Respondent insists that the court failed to exercise its discretion because it should have determined that it was not bound by the agreement and it should have considered the parties’ changed circumstances.  But respondent does not claim that the agreement is against public policy, and the facts presented here would not support such a claim.   Because the district court properly construed the parties’ agreement and did not abuse its discretion, we affirm the order denying respondent’s motion to establish child support.


            The parties’ divorce judgment also incorporated a Joint Parenting Agreement (JPA), which gave respondent “residential custody” of the child and gave appellant “reasonable and seasonal visitation.”  The JPA also included the following provision:

            MEDIATION:  In the event the parents cannot agree upon a major joint custody decision or proposed change of this Agreement, they shall submit their dispute to mediation with Norman Dasenbrook.  If both parents have relocated outside the State of Illinois, they shall participate in mediation with a mental health professional who has been trained as a mediator, preferably one recognized by a Court-annexed mediation program if one is in place in the jurisdiction where [the child] resides.  Each parent shall pay one half (1/2) of the fee.  In the event they are unable to reach a mediated agreement, either may petition for appropriate relief.


The JPA further contemplated the parties’ move from Illinois to Minnesota:

            RELOCATION AND REMOVAL:  The parents agree that, upon thirty (30) days notice, Father may permanently remove [the child] from Illinois to Minnesota without the necessity of any further Court proceedings.  If this occurs and Mother elects to remain in Illinois, the parents shall return to mediation with Norman Dasenbrook to determine appropriate visitation, including allocation of transportation responsibilities and cost between the parents.  If both parents relocate to Minnesota, the circuit or district Court in which [the child] resides shall assume jurisdiction of any future custody proceedings.


The Illinois district court approved the terms of the JPA and found it to be in the child’s best interests.

            In the order appealed from here, the district court denied appellant’s request for modification of custody or parenting time and “encouraged [the parties] to comply with [the JPA] . . . and attempt to resolve any parenting time disputes through mediation and/or through the use of a parenting time expeditor.”  We believe the district court erred by deciding the parties’ dispute and by not requiring the parties to first engage in mediation as required by the terms of their agreement.

            Appellant insists that the parties’ dispute cannot be resolved through mediation because she makes a claim of domestic abuse.  See Minn. Stat. § 518.619, subd. 2 (2006) (“If the court determines that there is probable cause that one of the parties, or a child of a party, has been physically or sexually abused by the other party, the court shall not require or refer the parties to mediation or any other process that requires parties to meet and confer without counsel, if any, present.”).  Although appellant alleges that an OFP was issued against respondent in December 2002, that OFP is not part of the record and was issued one and one-half years before the parties agreed to mediate any future disputes involving custody.

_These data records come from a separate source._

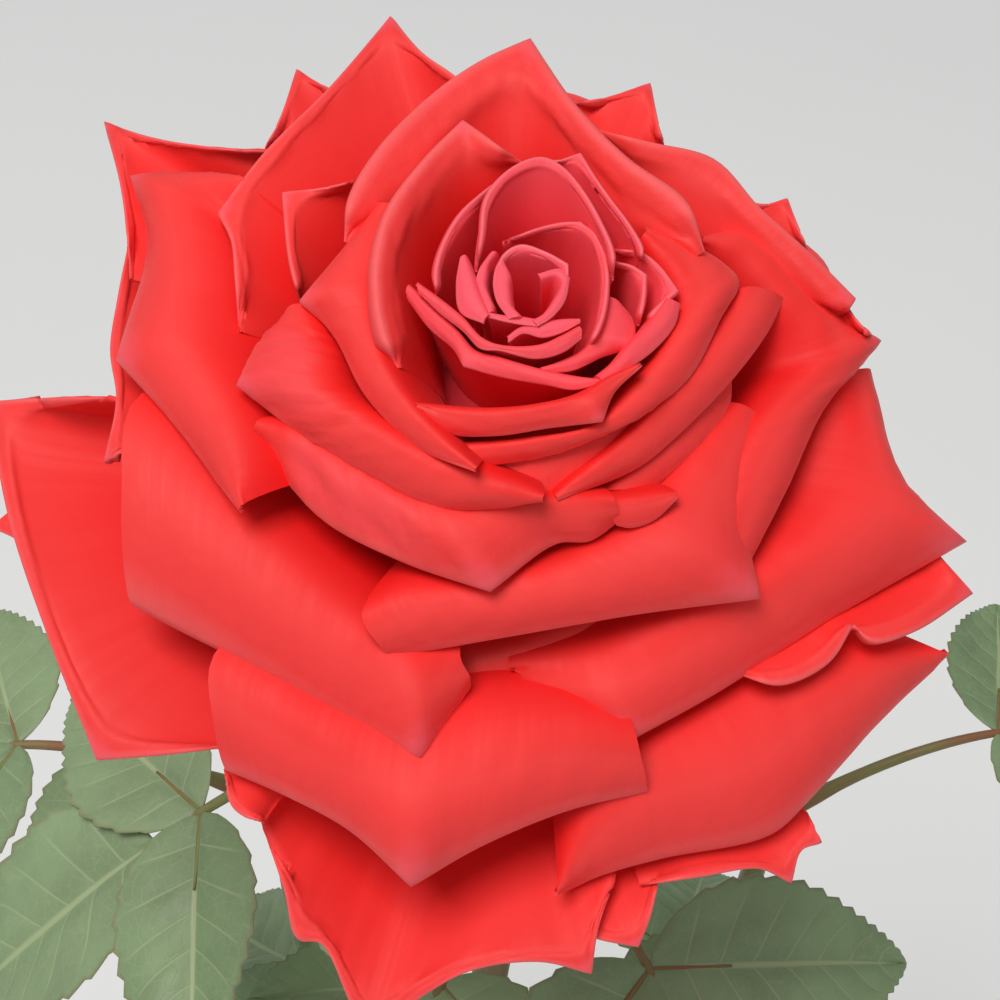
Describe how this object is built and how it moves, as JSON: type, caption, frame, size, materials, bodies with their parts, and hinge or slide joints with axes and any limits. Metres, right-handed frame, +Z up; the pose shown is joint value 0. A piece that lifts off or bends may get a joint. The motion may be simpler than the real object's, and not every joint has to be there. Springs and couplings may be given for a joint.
{
  "type": "potted rose",
  "caption": "Potted garden rose: a large open bloom of overlapping petals on a thorny cane, leafy side canes, soil and a plain round pot.",
  "frame": {"origin": "middle of the pot's underside, on the surface it stands on", "axes": "+Z up along the pot's axis, -Y towards the side the bloom nods to, +X to the right seen from there"},
  "size_m": [0.2775, 0.21, 0.5452],
  "materials": {
    "pot_plastic": "satin off-white plastic",
    "potting_soil": "rough moist peat",
    "cane_green": "smooth green bark with red-brown prickles",
    "leaf_green": "matt leaf with paler veins",
    "calyx_green": "matt green",
    "petal_red": "velvety coral-red petal"
  },
  "bodies": {
    "root": {"pot": "pot_plastic", "soil": "potting_soil", "cane_flower": "cane_green", "cane_left": "cane_green", "cane_right": "cane_green", "leaf_flower_1": "leaf_green", "leaf_flower_2": "leaf_green", "leaf_flower_3": "leaf_green", "leaf_flower_4": "leaf_green", "leaf_flower_5": "leaf_green", "leaf_flower_6": "leaf_green", "leaf_flower_7": "leaf_green", "leaf_left_1": "leaf_green", "leaf_left_2": "leaf_green", "leaf_left_3": "leaf_green", "leaf_right_1": "leaf_green", "leaf_right_2": "leaf_green", "leaf_right_3": "leaf_green", "calyx": "calyx_green", "bloom": "petal_red"}
  },
  "joints": []
}
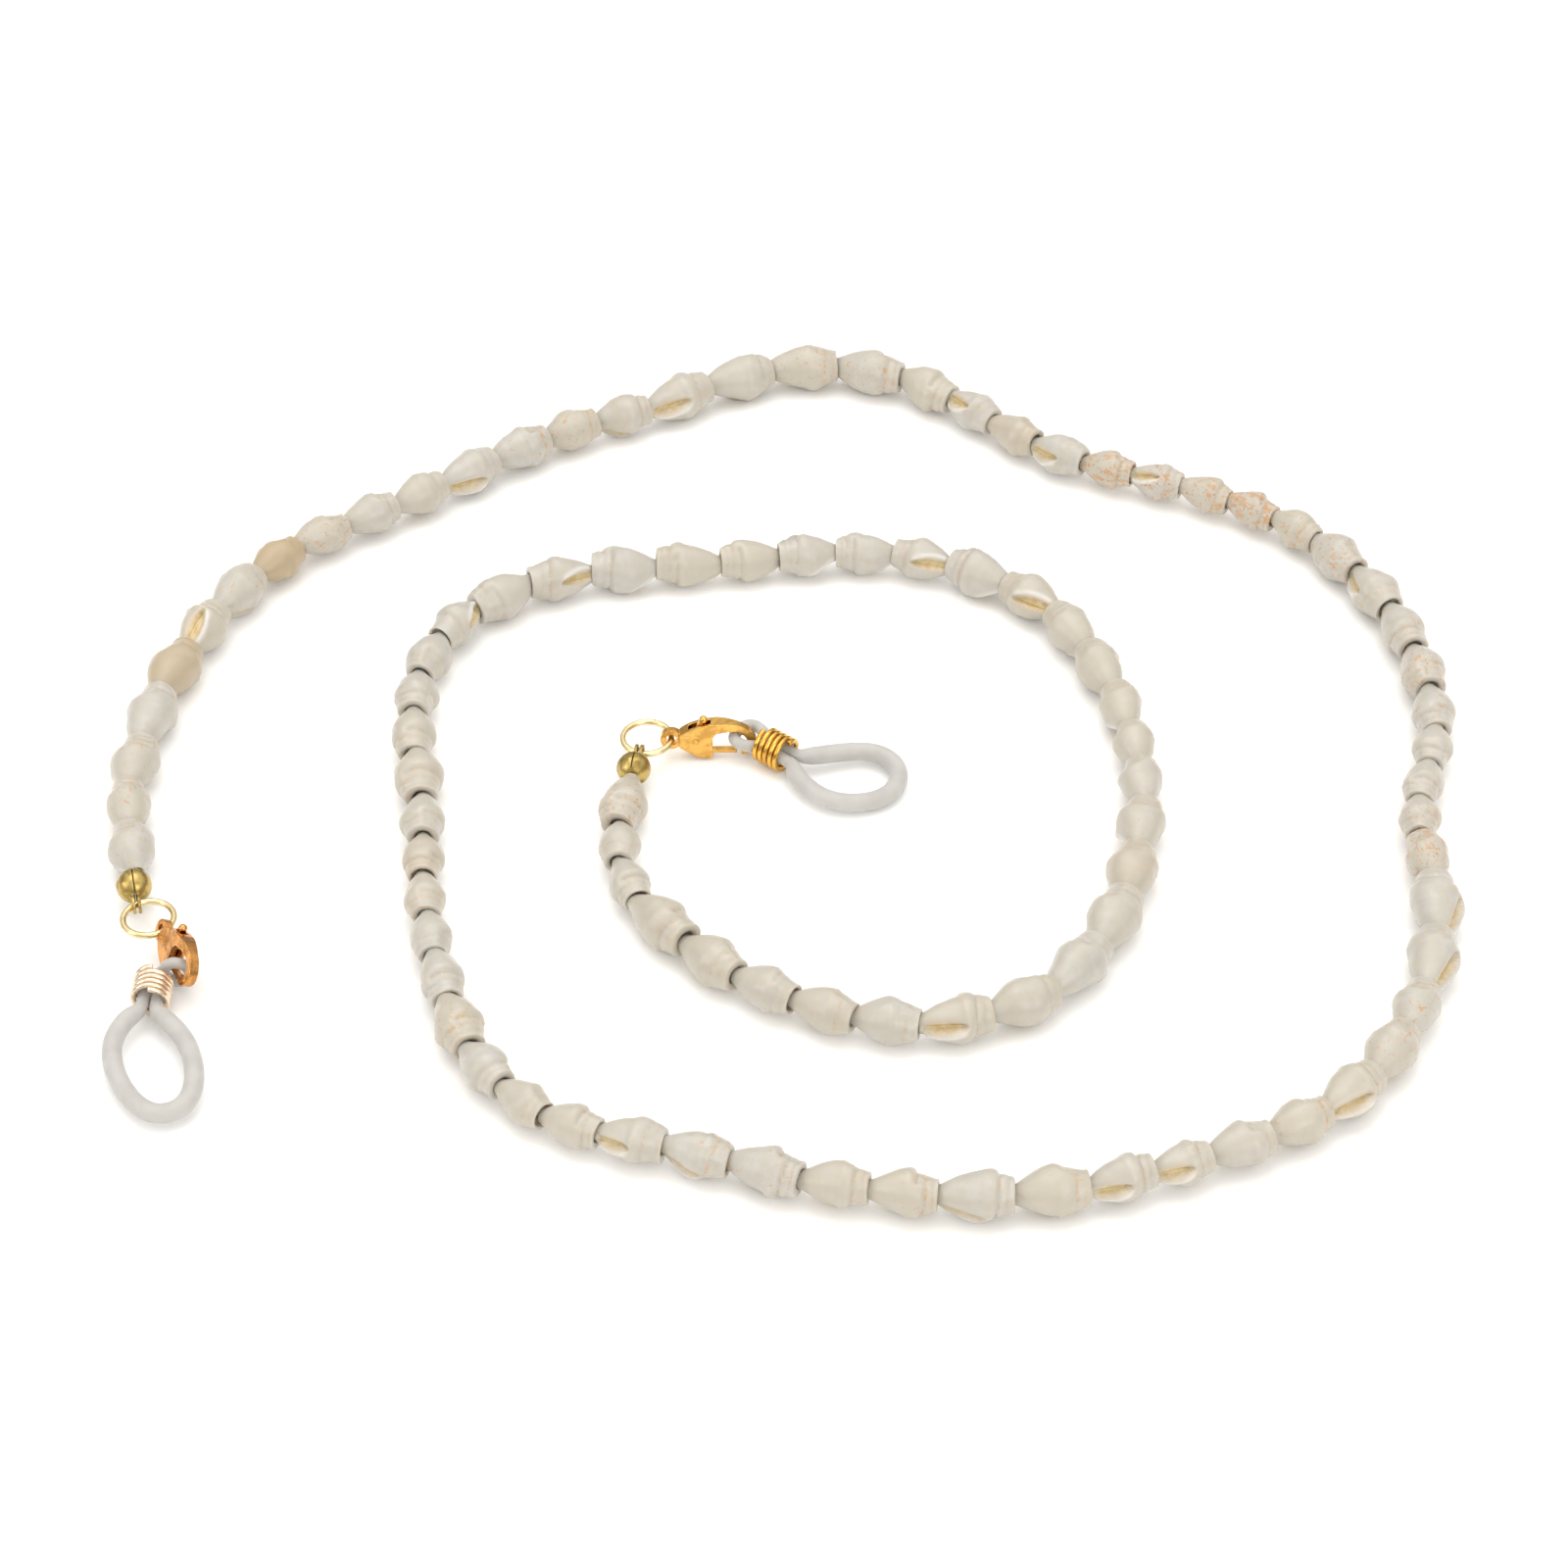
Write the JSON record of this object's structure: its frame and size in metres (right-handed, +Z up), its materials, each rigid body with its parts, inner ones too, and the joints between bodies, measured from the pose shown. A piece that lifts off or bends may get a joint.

            Appellant does not claim that the child is endangered and does not allege any facts that would support a finding that domestic abuse has occurred since 2002.  She alleges in her supporting affidavit that respondent has continued to “control[], belittle[] and abuse[] me,” but she does not claim that she has suffered any physical or bodily harm or that she fears for her or the child’s safety.  See Minn. Stat. § 518B.01, subd. 2(a)(1), (2) (2006) (definition of domestic abuse).

            Because the district court erred by failing to require the parties to first engage in mediation, we do not reach the merits of appellant’s motions.  We reverse the district court’s order denying appellant’s motions and direct the parties to enter into mediation.

            Affirmed in part, reversed in part, and remanded.